**PROBLEM TO SOLVE:** Write the material out again in full, exactly.

**RECORDED DATA:**
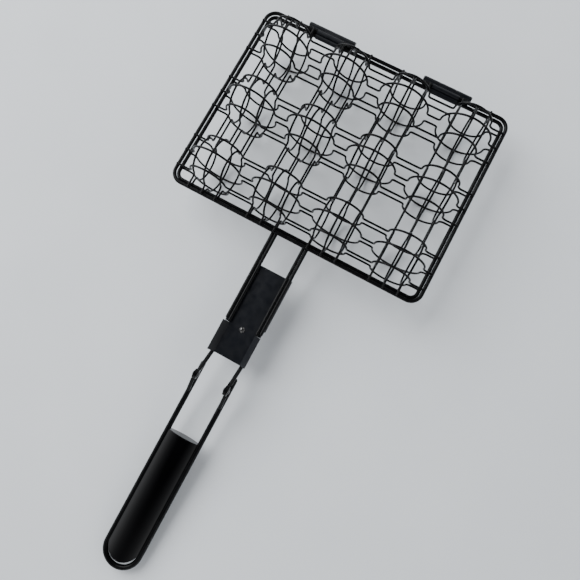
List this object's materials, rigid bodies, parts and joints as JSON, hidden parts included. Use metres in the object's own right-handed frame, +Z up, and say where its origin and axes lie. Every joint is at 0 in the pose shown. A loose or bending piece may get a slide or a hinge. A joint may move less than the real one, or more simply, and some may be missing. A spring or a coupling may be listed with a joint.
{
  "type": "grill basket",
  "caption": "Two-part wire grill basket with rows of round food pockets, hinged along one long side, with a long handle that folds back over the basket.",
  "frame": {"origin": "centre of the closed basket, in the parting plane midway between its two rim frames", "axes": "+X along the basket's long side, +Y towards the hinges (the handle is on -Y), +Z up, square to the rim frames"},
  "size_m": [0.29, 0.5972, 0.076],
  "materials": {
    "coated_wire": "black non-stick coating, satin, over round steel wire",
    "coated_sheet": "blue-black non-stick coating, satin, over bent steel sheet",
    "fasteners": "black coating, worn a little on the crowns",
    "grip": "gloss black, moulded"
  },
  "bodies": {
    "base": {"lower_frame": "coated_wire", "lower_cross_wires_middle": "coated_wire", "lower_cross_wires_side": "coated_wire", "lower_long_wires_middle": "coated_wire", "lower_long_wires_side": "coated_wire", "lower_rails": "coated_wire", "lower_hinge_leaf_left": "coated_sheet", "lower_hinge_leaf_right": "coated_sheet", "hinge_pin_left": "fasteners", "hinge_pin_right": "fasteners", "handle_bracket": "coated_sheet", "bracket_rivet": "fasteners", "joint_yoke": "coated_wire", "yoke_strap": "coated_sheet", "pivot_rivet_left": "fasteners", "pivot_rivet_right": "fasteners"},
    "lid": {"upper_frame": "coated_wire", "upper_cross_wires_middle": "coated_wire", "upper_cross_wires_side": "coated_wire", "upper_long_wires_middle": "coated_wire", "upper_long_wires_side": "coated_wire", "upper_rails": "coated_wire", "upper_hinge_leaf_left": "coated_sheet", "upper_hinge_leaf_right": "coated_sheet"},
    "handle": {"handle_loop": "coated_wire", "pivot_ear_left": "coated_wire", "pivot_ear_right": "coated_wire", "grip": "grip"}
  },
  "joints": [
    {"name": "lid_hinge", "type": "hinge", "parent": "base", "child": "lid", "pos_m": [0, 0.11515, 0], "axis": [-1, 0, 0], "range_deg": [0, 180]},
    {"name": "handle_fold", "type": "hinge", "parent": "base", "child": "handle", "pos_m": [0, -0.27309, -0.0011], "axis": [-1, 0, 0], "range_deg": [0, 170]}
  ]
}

**WRITTEN RESPONSE:**
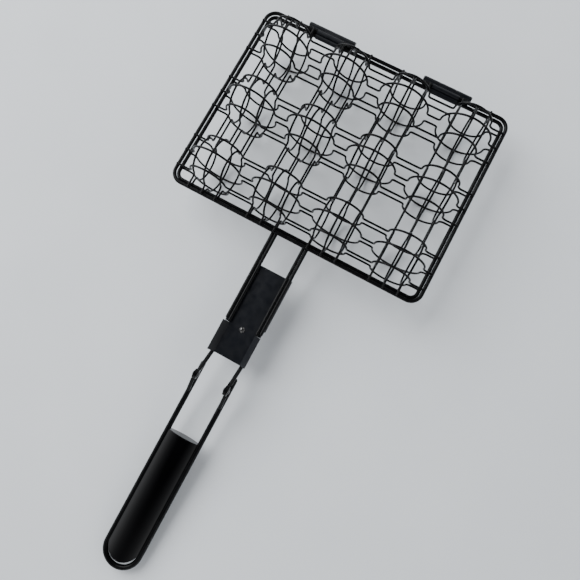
List this object's materials, rigid bodies, parts and joints as JSON, hidden parts included. Use metres in the object's own right-handed frame, +Z up, and say where its origin and axes lie. Every joint is at 0 in the pose shown. A loose or bending piece may get a slide or a hinge. A joint may move less than the real one, or more simply, and some may be missing. A spring or a coupling may be listed with a joint.
{
  "type": "grill basket",
  "caption": "Two-part wire grill basket with rows of round food pockets, hinged along one long side, with a long handle that folds back over the basket.",
  "frame": {"origin": "centre of the closed basket, in the parting plane midway between its two rim frames", "axes": "+X along the basket's long side, +Y towards the hinges (the handle is on -Y), +Z up, square to the rim frames"},
  "size_m": [0.29, 0.5972, 0.076],
  "materials": {
    "coated_wire": "black non-stick coating, satin, over round steel wire",
    "coated_sheet": "blue-black non-stick coating, satin, over bent steel sheet",
    "fasteners": "black coating, worn a little on the crowns",
    "grip": "gloss black, moulded"
  },
  "bodies": {
    "base": {"lower_frame": "coated_wire", "lower_cross_wires_middle": "coated_wire", "lower_cross_wires_side": "coated_wire", "lower_long_wires_middle": "coated_wire", "lower_long_wires_side": "coated_wire", "lower_rails": "coated_wire", "lower_hinge_leaf_left": "coated_sheet", "lower_hinge_leaf_right": "coated_sheet", "hinge_pin_left": "fasteners", "hinge_pin_right": "fasteners", "handle_bracket": "coated_sheet", "bracket_rivet": "fasteners", "joint_yoke": "coated_wire", "yoke_strap": "coated_sheet", "pivot_rivet_left": "fasteners", "pivot_rivet_right": "fasteners"},
    "lid": {"upper_frame": "coated_wire", "upper_cross_wires_middle": "coated_wire", "upper_cross_wires_side": "coated_wire", "upper_long_wires_middle": "coated_wire", "upper_long_wires_side": "coated_wire", "upper_rails": "coated_wire", "upper_hinge_leaf_left": "coated_sheet", "upper_hinge_leaf_right": "coated_sheet"},
    "handle": {"handle_loop": "coated_wire", "pivot_ear_left": "coated_wire", "pivot_ear_right": "coated_wire", "grip": "grip"}
  },
  "joints": [
    {"name": "lid_hinge", "type": "hinge", "parent": "base", "child": "lid", "pos_m": [0, 0.11515, 0], "axis": [-1, 0, 0], "range_deg": [0, 180]},
    {"name": "handle_fold", "type": "hinge", "parent": "base", "child": "handle", "pos_m": [0, -0.27309, -0.0011], "axis": [-1, 0, 0], "range_deg": [0, 170]}
  ]
}